— Task material —
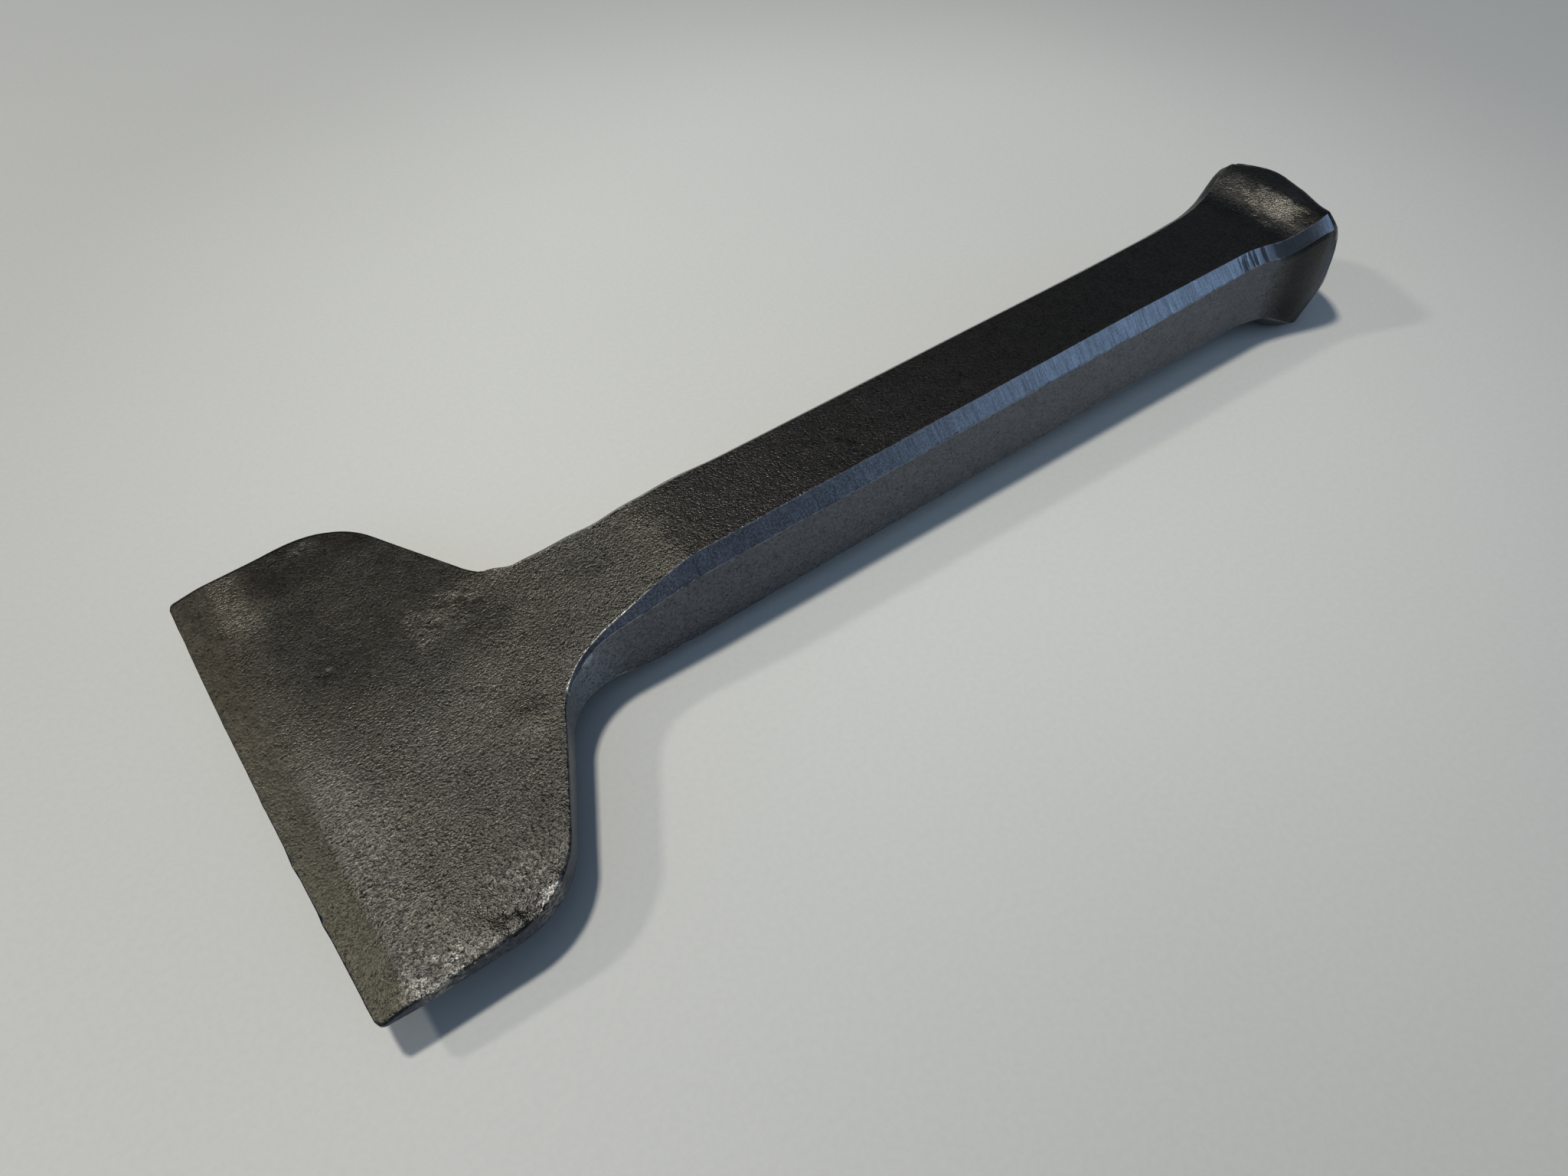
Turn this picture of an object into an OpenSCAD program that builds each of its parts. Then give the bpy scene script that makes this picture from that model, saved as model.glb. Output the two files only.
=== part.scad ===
// Flat chisel, forged and ground from one bar of tool steel.
// It lies as it rests on a bench: on the heel of its shank and the rim of its
// head, with the blade raised. X runs along the tool from the cutting edge to
// the head, Z is up, and the origin is under the middle of the tool.

/* [Blade] */
// Width of the cutting edge
blade_w = 76.2; // [60:0.2:100]
// Straight length of the blade's sides, measured from the edge
side_len = 17; // [12:0.5:26]
// How far the middle of the cutting edge stands out ahead of its corners
edge_crown = 0.4; // [0.1:0.1:1.5]
// Rounding of the two corners of the cutting edge, seen from above
corner_r = 1; // [0.4:0.1:3]
// Thickness left at the cutting edge
edge_t = 0.5; // [0.2:0.1:1]
// Length of the ground bevel behind the edge
bevel_len = 5; // [3:0.5:9]
// Thickness of the blade where the bevel ends
bevel_t = 2.4; // [1.4:0.1:4]
// Thickness of the blade where the ramp up to the shank starts
root_t = 7.8; // [5:0.1:12]
// How quickly the blade thickens towards its root: 1 is a straight wedge
taper_power = 1.6; // [1:0.1:2.5]

/* [Shoulders] */
// Radius of the rounded shoulders
shoulder_r = 14; // [8:0.5:18]
// Angle between the flanks and the tool's axis, in degrees
flank_angle = 62; // [50:1:72]
// Radius of the hollow where each flank runs into the shank
neck_r = 13; // [8:0.5:18]
// How far ahead of that hollow's end the ramp starts
ramp_lead = 7.5; // [3:0.5:14]
// Slope of the ramp from the blade up to the shank, in degrees
ramp_angle = 13; // [9:0.5:20]
// Rounding of the heel, where the ramp meets the shank
heel_r = 25; // [8:1:40]

/* [Shank] */
// Length of the whole tool, from its cutting edge's corners to its crown
tool_len = 210; // [180:1:260]
// Width of the shank across its two upright flats
shank_w = 18.8; // [16:0.2:22]
// Height of the shank across its other two flats
shank_h = 17.5; // [15:0.1:20]
// Width taken off each flat by the ground corner facets
chamfer = 2.5; // [1:0.1:4]

/* [Head] */
// Width of the flared head
head_w = 26; // [23:0.5:30]
// Height of the flared head
head_h = 24; // [21:0.5:28]
// Length over which the shank flares out to the head
flare_len = 19; // [12:0.5:30]
// Radius of the crowned striking face
crown_r = 20; // [18:0.5:36]

/* [Hidden] */
steel = [0.24, 0.235, 0.225];
arc_steps = 12;
sphere_fn = 96;
// Turns the ball's poles away from the tool's flats
ball_turn = [17, 90, 0];
spare = 6;

half_blade = blade_w / 2;
half_w = shank_w / 2;
half_h = shank_h / 2;

// The flank between the two arcs is as long as the drop to the shank needs
drop = half_blade - half_w;
arc_drop = (shoulder_r + neck_r) * (1 - cos(flank_angle));
flank_len = (drop - arc_drop) / sin(flank_angle);
neck_x = side_len + (shoulder_r + neck_r) * sin(flank_angle) + flank_len * cos(flank_angle);

// The ramp runs from the blade's root to the heel
root_x = neck_x - ramp_lead;
heel_x = root_x + (half_h - root_t / 2) / tan(ramp_angle);
heel_cut = heel_r * tan(ramp_angle / 2);

// The crown is part of a ball, and the flare ends where the ball cuts the corner facets
crown_x = tool_len - crown_r;
corner_reach = norm([head_w / 2, head_h / 2 - chamfer]);
flare_end = crown_x + sqrt(crown_r * crown_r - corner_reach * corner_reach);
flare_start = flare_end - flare_len;
rim_x = crown_x + sqrt(crown_r * crown_r - head_h * head_h / 4);

function smooth(t) = t * t * (3 - 2 * t);
function arc(centre, r, from, to) =
    [for (i = [0:arc_steps]) let (a = from + (to - from) * i / arc_steps)
        centre + r * [cos(a), sin(a)]];
// Half sizes along the flare, from the shank's to the head's
function flare(half_shank, half_head) =
    [for (i = [0:arc_steps]) let (t = i / arc_steps)
        [flare_start + flare_len * t, half_shank + (half_head - half_shank) * smooth(t)]];

// Half outline seen from above, from the middle of the edge round to the head
edge_half = half_blade - corner_r;
plan_half = concat(
    [for (i = [0:arc_steps - 1]) let (t = i / arc_steps) [-edge_crown * (1 - t * t), edge_half * t]],
    arc([corner_r, edge_half], corner_r, 180, 90),
    arc([side_len, half_blade - shoulder_r], shoulder_r, 90, 90 - flank_angle),
    arc([neck_x, half_w + neck_r], neck_r, 270 - flank_angle, 270),
    flare(half_w, head_w / 2),
    [[tool_len + spare, head_w / 2]]
);

// Half outline seen from the side, from the edge to the head
side_half = concat(
    [[-edge_crown, edge_t / 2]],
    [for (i = [0:arc_steps]) let (t = i / arc_steps)
        [bevel_len + (root_x - bevel_len) * t, (bevel_t + (root_t - bevel_t) * pow(t, taper_power)) / 2]],
    arc([heel_x + heel_cut, half_h - heel_r], heel_r, 90 + ramp_angle, 90),
    flare(half_h, head_h / 2),
    [[tool_len + spare, head_h / 2]]
);

// Half outline of the corner facets, seen along one of them. It runs clear of the blade
facet_shank = (half_w + half_h - chamfer) / sqrt(2);
facet_head = (head_w / 2 + head_h / 2 - chamfer) / sqrt(2);
facet_half = concat(
    [[-edge_crown - spare, half_blade], [side_len, half_blade], [neck_x - neck_r / 3, facet_shank]],
    flare(facet_shank, facet_head),
    [[tool_len + spare, facet_head]]
);

// The tilt at which the tool rests on its rim and on the lowest point ahead of it
rest_slope = min([for (p = side_half) if (p[0] < flare_start)
    (head_h / 2 - p[1]) / (rim_x - p[0])]);
rest_tilt = atan(rest_slope);
rest_lift = head_h / 2 * cos(rest_tilt) - rim_x * sin(rest_tilt);
front_x = -edge_crown * cos(rest_tilt) - edge_t / 2 * sin(rest_tilt);
back_x = crown_x * cos(rest_tilt) + crown_r;

// Outline of a half list and its mirror image
module outline(half) {
    last = len(half) - 1;
    polygon(concat(half, [for (i = [last:-1:0]) if (half[i][1] > 0) [half[i][0], -half[i][1]]]));
}

// A prism of that outline, long enough to pass right through the tool
module slab(half, turn) {
    rotate([turn, 0, 0])
        linear_extrude(height = 2 * blade_w, center = true)
            outline(half);
}

// All that lies behind the crowned striking face
module crown_envelope() {
    union() {
        translate([-2 * spare, -blade_w, -blade_w])
            cube([flare_end + 2 * spare, 2 * blade_w, 2 * blade_w]);
        translate([crown_x, 0, 0])
            rotate(ball_turn)
                sphere(r = crown_r, $fn = sphere_fn);
    }
}

// The tool along its own axis, with the middle plane of the blade at Z = 0
module chisel_on_axis() {
    intersection() {
        slab(plan_half, 0);
        slab(side_half, 90);
        slab(facet_half, 45);
        slab(facet_half, -45);
        crown_envelope();
    }
}

module forged_chisel() {
    color(steel)
        translate([-(front_x + back_x) / 2, 0, rest_lift])
            rotate([0, -rest_tilt, 0])
                chisel_on_axis();
}

forged_chisel();
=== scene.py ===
import math
import random

import bmesh
import bpy
from mathutils import Matrix, Vector, kdtree


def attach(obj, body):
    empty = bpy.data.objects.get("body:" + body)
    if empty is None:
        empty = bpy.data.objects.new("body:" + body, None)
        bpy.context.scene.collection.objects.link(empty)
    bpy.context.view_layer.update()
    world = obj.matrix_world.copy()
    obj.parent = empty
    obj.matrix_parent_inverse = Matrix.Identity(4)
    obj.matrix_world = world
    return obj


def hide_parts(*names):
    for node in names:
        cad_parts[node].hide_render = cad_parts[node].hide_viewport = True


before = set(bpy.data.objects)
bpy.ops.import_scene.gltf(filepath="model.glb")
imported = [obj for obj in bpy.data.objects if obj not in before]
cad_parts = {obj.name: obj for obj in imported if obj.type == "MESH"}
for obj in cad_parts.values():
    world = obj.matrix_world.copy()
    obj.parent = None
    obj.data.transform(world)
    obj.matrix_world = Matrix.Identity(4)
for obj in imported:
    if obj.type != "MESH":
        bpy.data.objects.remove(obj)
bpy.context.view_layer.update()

mm = 0.001
# Points closer than this count as lying in one line
tiny = 0.001 * mm

# Where the tool's own axes lie: X from the cutting edge to the head, Z through the middle of the blade
rest = {"tilt": 1.31632, "shift": (-104.77211, 0, 7.26459)}


# Small helpers

def deselectAll():
    if bpy.context.object and bpy.context.object.mode != "OBJECT":
        bpy.ops.object.mode_set(mode="OBJECT")
    bpy.ops.object.select_all(action="DESELECT")


def makeActive(piece):
    deselectAll()
    piece.select_set(True)
    bpy.context.view_layer.objects.active = piece


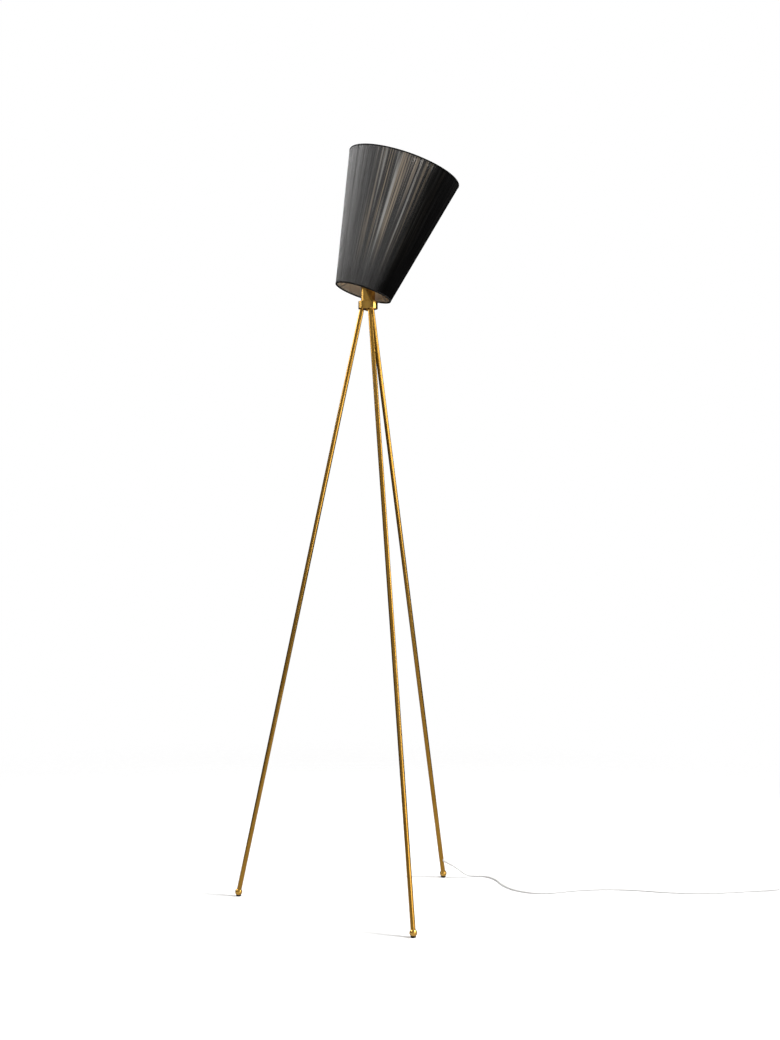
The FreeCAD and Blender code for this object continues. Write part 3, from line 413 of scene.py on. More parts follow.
def dust_group():
    """A thin settled dust: more where the surface faces up, broken up by noise."""
    group, add, take = new_group("dust", Vector=None, Amount=0.3)
    normal = add("NewGeometry").outputs["Normal"]
    up = ramp(add, add("SeparateXYZ", Vector=normal).outputs["Z"], (-0.2, 1))
    specks = add("TexNoise", Vector=take["Vector"], Scale=900.0, Detail=3.0)
    patchy = maths(add, "MULTIPLY", up, specks.outputs["Fac"])
    return giving(group, "Mask", maths(add, "MULTIPLY", patchy, take["Amount"]))


GROUPS = {"cloudiness": cloudiness_group(), "fine_lines": fine_lines_group(),
          "ribbed_tape": ribbed_tape_group(), "dust": dust_group()}
print("node groups", sorted(GROUPS))

# %% [markdown]
# A finish is a Principled shader with its even values on its own sockets, and its uneven ones
# made by the groups: two tones mixed by a mask, a roughness that moves between two values by the
# same mask, and a bump. One helper wires these, so each finish is only its own numbers.

# %% A helper for finishes
DUST_TONE = (0.45, 0.43, 0.40)


def use_group(add, name, **inputs):
    """What one shared group gives out in a material, with its inputs linked or filled by name."""
    return add("Group", {"node_tree": GROUPS[name]}, **inputs).outputs[0]


def finish(name, tones, rough, height, depth, clouds, dust=0.0, on_map=False, **even):
    """A Principled finish.

    tones and rough are pairs that a cloudy mask moves between, and clouds is its scale.
    height(add, place) gives the bump, and depth is its depth in metres. on_map lays all of it on
    the piece's own map. even holds the values that are the same all over.
    """
    paint = bpy.data.materials.new(name)
    add = emptied(paint)
    place = add("UVMap").outputs["UV"] if on_map else add("TexCoord").outputs["Object"]
    cloud = use_group(add, "cloudiness", Vector=place, Scale=clouds)
    colour = mixed(add, cloud, *tones)
    if dust:
        colour = mixed(add, use_group(add, "dust", Vector=place, Amount=dust), colour, DUST_TONE)
    bump = add("Bump", Height=height(add, place), Strength=1.0, Distance=depth)
    shader = add("BsdfPrincipled", Base_Color=colour, Roughness=ramp(add, cloud, gives=rough),
                 Normal=bump.outputs["Normal"], **even)
    add("OutputMaterial", Surface=shader.outputs[0])
    return paint


def give(paint, *names):
    """The finish on these CAD nodes."""
    for name in names:
        for slot in nodes[name].material_slots:
            slot.material = paint


# %% [markdown]
# The metal is brass with a satin finish, lacquered but handled: fine lines run along the drawn
# tubes and round the turned pieces, and slow clouds make it deeper and duller here and there.
# The tubes get a darker, browner copy of the same brass, as painted shade. Every tube
# leans its own way, so the lines' direction is turned to each tube.

# %% Brass
BRASS_PALE = (0.66, 0.395, 0.10)
BRASS_DEEP = (0.55, 0.31, 0.06)
# The next two tones are the tubes' brass painted darker and browner, as painted shade.
PAINTED_SHADE_TUBE_PALE = (0.45, 0.25, 0.05)
PAINTED_SHADE_TUBE_DEEP = (0.33, 0.17, 0.025)
LEG_TOP_SHARE = 0.95


def lines_along(direction):
    """A height that runs in fine lines along a direction: the coordinates are turned to it."""
    turn = Vector((0, 0, 1)).rotation_difference(direction).inverted().to_euler()

    def height(add, place):
        turned = add("Mapping", Vector=place, Rotation=turn)
        return use_group(add, "fine_lines", Vector=turned.outputs[0], Across=(2600, 2600, 14))

    return height


def lines_round(add, place):
    """A height that runs in fine rings round an upright piece."""
    return use_group(add, "fine_lines", Vector=place, Across=(25, 25, 3600))


def grainy(scale):
    """A fine moulded or cast grain."""
    def height(add, place):
        return add("TexNoise", Vector=place, Scale=scale, Detail=3.0).outputs["Fac"]

    return height


def leg_direction(name):
    """The way that a leg runs: from its ball's middle to its top, LEG_TOP_SHARE of the way in."""
    foot = middle_of("foot_ball_" + name)
    low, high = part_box("leg_" + name)
    top_x = high.x if foot.x < AXIS.x else low.x
    return Vector((top_x - foot.x, (AXIS.y - foot.y) * LEG_TOP_SHARE,
                   high.z - foot.z)).normalized()


for leg in ("rear", "left", "front"):
    tube_finish = finish("painted_shade_satin_brass_tube_" + leg, (PAINTED_SHADE_TUBE_DEEP, PAINTED_SHADE_TUBE_PALE), (0.27, 0.21),
                         lines_along(leg_direction(leg)), depth=0.00001, clouds=9.0, Metallic=1.0)
    give(tube_finish, "leg_" + leg)
turned_brass = finish("satin_brass_turned", (BRASS_DEEP, BRASS_PALE), (0.24, 0.18), lines_round,
                      depth=0.00001, clouds=30.0, Metallic=1.0)
give(turned_brass, "foot_ball_rear", "foot_ball_left", "foot_ball_front", "hub_body", "hub_cover",
     "hub_cap", "holder_base", "holder_sleeve")
print("brass on", [name for name, node in nodes.items()
                   if node.active_material and "brass" in node.active_material.name])

# %% [markdown]
# Every new piece below is a grid of points worked out with numpy: a shape is a function of two
# parameters, and one helper turns the grid into a mesh with a UV map of those same parameters.
# A closed grid has an inside, so its volume's sign tells which way its faces look, and the
# helper turns them outward.

# %% A helper for surfaces
def mesh_with_map(name, points, faces, uv):
    """A smooth-shaded mesh, with a UV map called surface that gives each point its two numbers."""
    mesh = bpy.data.meshes.new(name)
    mesh.from_pydata(points.tolist(), [], faces)
    corners = np.empty(len(mesh.loops), dtype=np.int32)
    mesh.loops.foreach_get("vertex_index", corners)
    mesh.uv_layers.new(name="surface").data.foreach_set("uv", uv[corners].ravel())
    mesh.polygons.foreach_set("use_smooth", np.ones(len(mesh.polygons), dtype=bool))
    mesh.update()
    return mesh


def band_of_quads(index, axis):
    """The quads between each row of vertex numbers and the next one, where rows follow an axis."""
    here = index.take(range(index.shape[axis] - 1), axis)
    above = index.take(range(1, index.shape[axis]), axis)
    return np.stack([here, np.roll(here, -1, axis=axis + 1), np.roll(above, -1, axis=axis + 1),
                     above], axis=-1).reshape(-1, 4)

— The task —
Keep both end lines and retype everything in the records above from the line containing "blade at Z = 0" through the line containing "before = set(bpy.data.objects)", exactly, with nothing else.

— Solved exercise —
// The tool along its own axis, with the middle plane of the blade at Z = 0
module chisel_on_axis() {
    intersection() {
        slab(plan_half, 0);
        slab(side_half, 90);
        slab(facet_half, 45);
        slab(facet_half, -45);
        crown_envelope();
    }
}

module forged_chisel() {
    color(steel)
        translate([-(front_x + back_x) / 2, 0, rest_lift])
            rotate([0, -rest_tilt, 0])
                chisel_on_axis();
}

forged_chisel();
=== scene.py ===
import math
import random

import bmesh
import bpy
from mathutils import Matrix, Vector, kdtree


def attach(obj, body):
    empty = bpy.data.objects.get("body:" + body)
    if empty is None:
        empty = bpy.data.objects.new("body:" + body, None)
        bpy.context.scene.collection.objects.link(empty)
    bpy.context.view_layer.update()
    world = obj.matrix_world.copy()
    obj.parent = empty
    obj.matrix_parent_inverse = Matrix.Identity(4)
    obj.matrix_world = world
    return obj


def hide_parts(*names):
    for node in names:
        cad_parts[node].hide_render = cad_parts[node].hide_viewport = True


before = set(bpy.data.objects)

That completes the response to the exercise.